Estimated Benefit to our Named Executive Officers upon a Corporate Transaction in which Options and Performance Share Awards are Not Assumed
     The following table provides an estimate of the incremental benefit our Named Executive Officers would receive from the accelerated vesting of their options and performance share awards upon a corporate transaction in which the options and performance share awards are not assumed or otherwise continued in effect or replaced by the successor, and assumes that the triggering event for such accelerated vesting occurred on December 31, 2007, the last business day of our most recently completed fiscal year.
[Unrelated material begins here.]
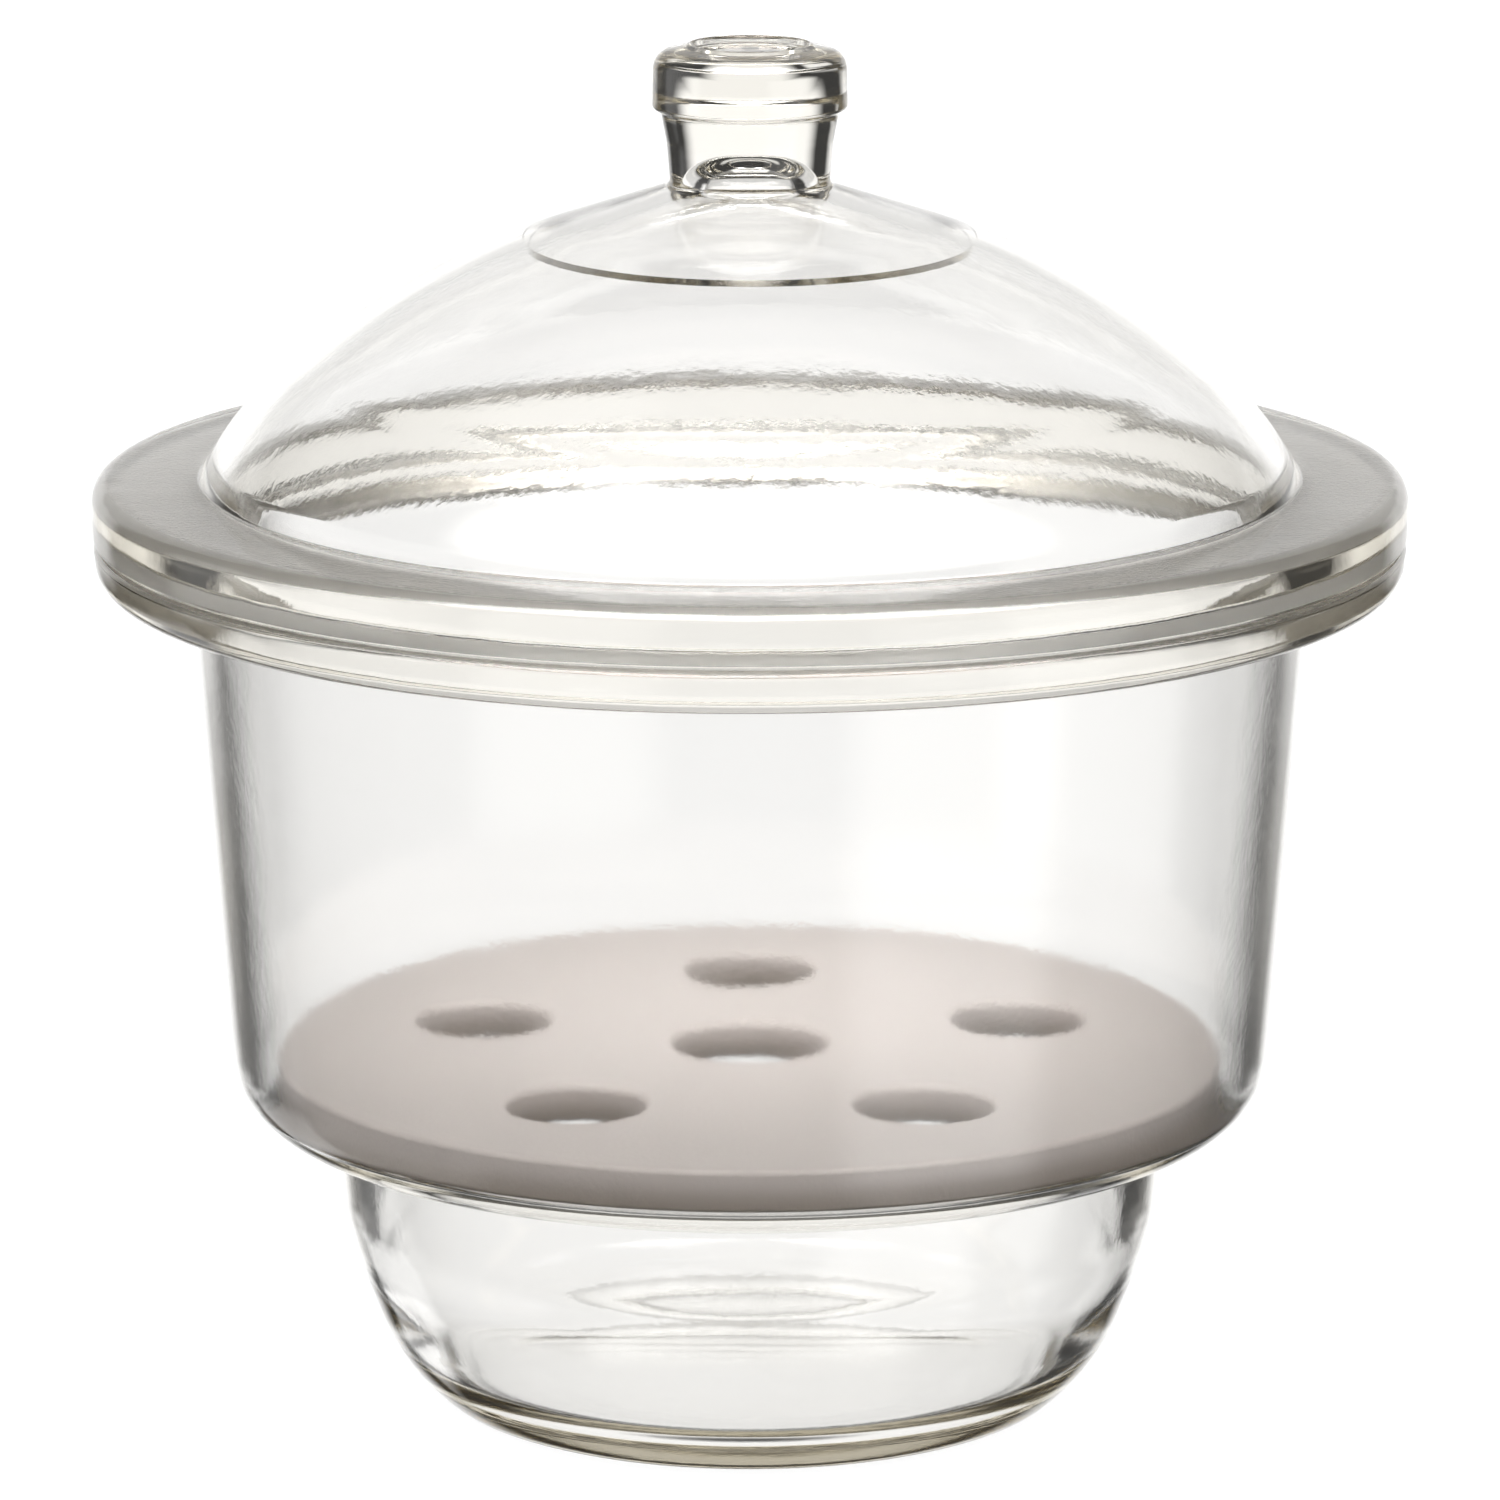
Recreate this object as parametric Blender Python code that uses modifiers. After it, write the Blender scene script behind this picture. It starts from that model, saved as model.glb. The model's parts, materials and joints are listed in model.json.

This table does not reflect the value of equity awards granted after December 31, 2007.
                 
            Value of Acceleration of
    Value of Acceleration of   Vesting of Performance
Name   Vesting of Options ($)(1)   Shares ($)(2)
Dave Côté
    0       308,000  
David C. Yntema
    0       246,400  
Manuel R. Freitas
    0       123,200  
Nelu Mihai
    0       154,000  
Greg Pappas
    0       123,200  
 
(1)   Reflects 100% acceleration of vesting of options that were unvested on December 31, 2007. Value of acceleration is calculated as the difference between the closing market price per share of our Common Stock on December 31, 2007 of $6.16 and the exercise price per share of unvested options having an exercise price per share less than $6.16.
 
(2)   Reflects acceleration of vesting of 100% of the 2007 target performance share awards that were unvested at December 31, 2007. Value of acceleration is calculated using the closing market price per share of our Common Stock on December 31, 2007 of $6.16.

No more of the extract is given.